That's right: the cat puns start early. Not even the title of this fur-st purr-son mess-making game was able to escape the witty claws of developer Chris Chung, and his creation is littered with word play (guess what the pause menu is called). Catlateral Damage has been available on the PC for about a year already, so it may be that it's crossed your path before. After a successful Kickstarter and an incredible amount of exposure on YouTube, it's finally made its way onto PlayStation 4 – but is it up to scratch?

Let's not pussyfoot around the fact that this is little more than a small, silly, light-hearted distraction, not dissimilar to the likes of I Am Bread or Goat Simulator. That is not to say any of these games aren't worthy of your time and investment; we're just saying there's no real narrative to speak of, and no deep systems to learn. You are a cat, and as a cat, it's your mission to knock over as many of your owner's belongings as you can before the timer runs out. This is all that the game is, and for some, it won't be enough to warrant a purr-chase. Fortunately, what's here is surprisingly addictive, and it soon becomes clear why our feline friends feel the need to nudge our stuff nonchalantly to the ground: it's fun.
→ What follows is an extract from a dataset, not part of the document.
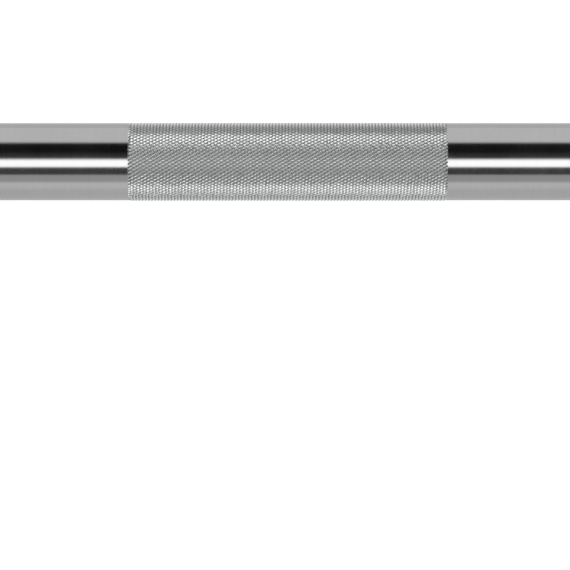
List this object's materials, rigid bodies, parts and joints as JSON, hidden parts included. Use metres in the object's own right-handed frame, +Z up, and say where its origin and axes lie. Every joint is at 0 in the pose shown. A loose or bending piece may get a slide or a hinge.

In Objective Mode, you have to work your way through a handful of procedurally generated levels, each house bigger than the last, with the simple aim of causing as much mess as possible. The simplistic controls and agile pace make manoeuvring each location a breeze, and it doesn't take long for each stage to be reduced to kitty-curated chaos. Bashing books, clothes, crockery, and all manner of household items is, while repetitive, inexplicably satisfying, and it doesn't take long before you're zooming around each room like a furry, crazed wrecking ball.

The graphics follow the same design template as the gameplay, with solid colours and thick outlines making for a cartoon look that suits the daft nature of the game. The sound is also a match, with a handful of frankly forgettable tunes accompanying the catlamitous action, and some crude sound effects round it all off. But while the aesthetics are fun, there are significant tearing issues which, combined with the cel-shaded visuals, can become headache-inducing. This is a shame, and is another nail in Unity's coffin, but hopefully a patch will follow to smooth out the purr-formance.

Strewn throughout each location are various extras and secrets that give you more to play for. Attacking specific sparkling items, such as cat toys and fern plants, provides you with upgrades to your jump height, speed, and swatting ability. You can even earn temporary power ups from completing certain events that occur at random, which vary from the ingenious (catching the red dot from a laser pointer) to the pointless (disco lights). Collectibles like the photographs of real life cats owned by fans are a cute addition, and as you progress, you'll even unlock new playable furry friends.

Although Objective Mode is far from difficult, you may find yourself wanting to roam around at your leisure, knocking over vases and DVDs as and when you feel like it. Enter Litterbox Mode, where you're free to pick a level and wreak havoc upon it without the pressure of a timer ticking down. It's a nice idea, and is a great way for kids to play, free of what little challenge the main mode presents. However, even with procedurally generated levels, and a few hidden areas that add some much needed variety, there's only so many times you can knock things to the ground before the novelty wears off. The simplicity of the game's core concept is a double-edged sword: it's instantly fun and easy to grasp, but it lacks the depth that would elevate it to something more than a whimsical curio.

Conclusion

Catlateral Damage is a charming and unashamedly simple game, and it's clear that a lot of love has gone into every facet. It's not without its paws... Claws... Sorry, flaws – but if you can forgive some screen tearing, and are taken by the idea of playing as a destructive kitten, you'll find a lot to like here. The core gameplay of batting myriad items to their demise is surprisingly a-mew-sing, and may just help you to understand your real life pet that little bit more. For the cat lovers and the curious amongst you, Catlateral Damage is pretty much purr-fect, but anyone else may want to give it a hiss.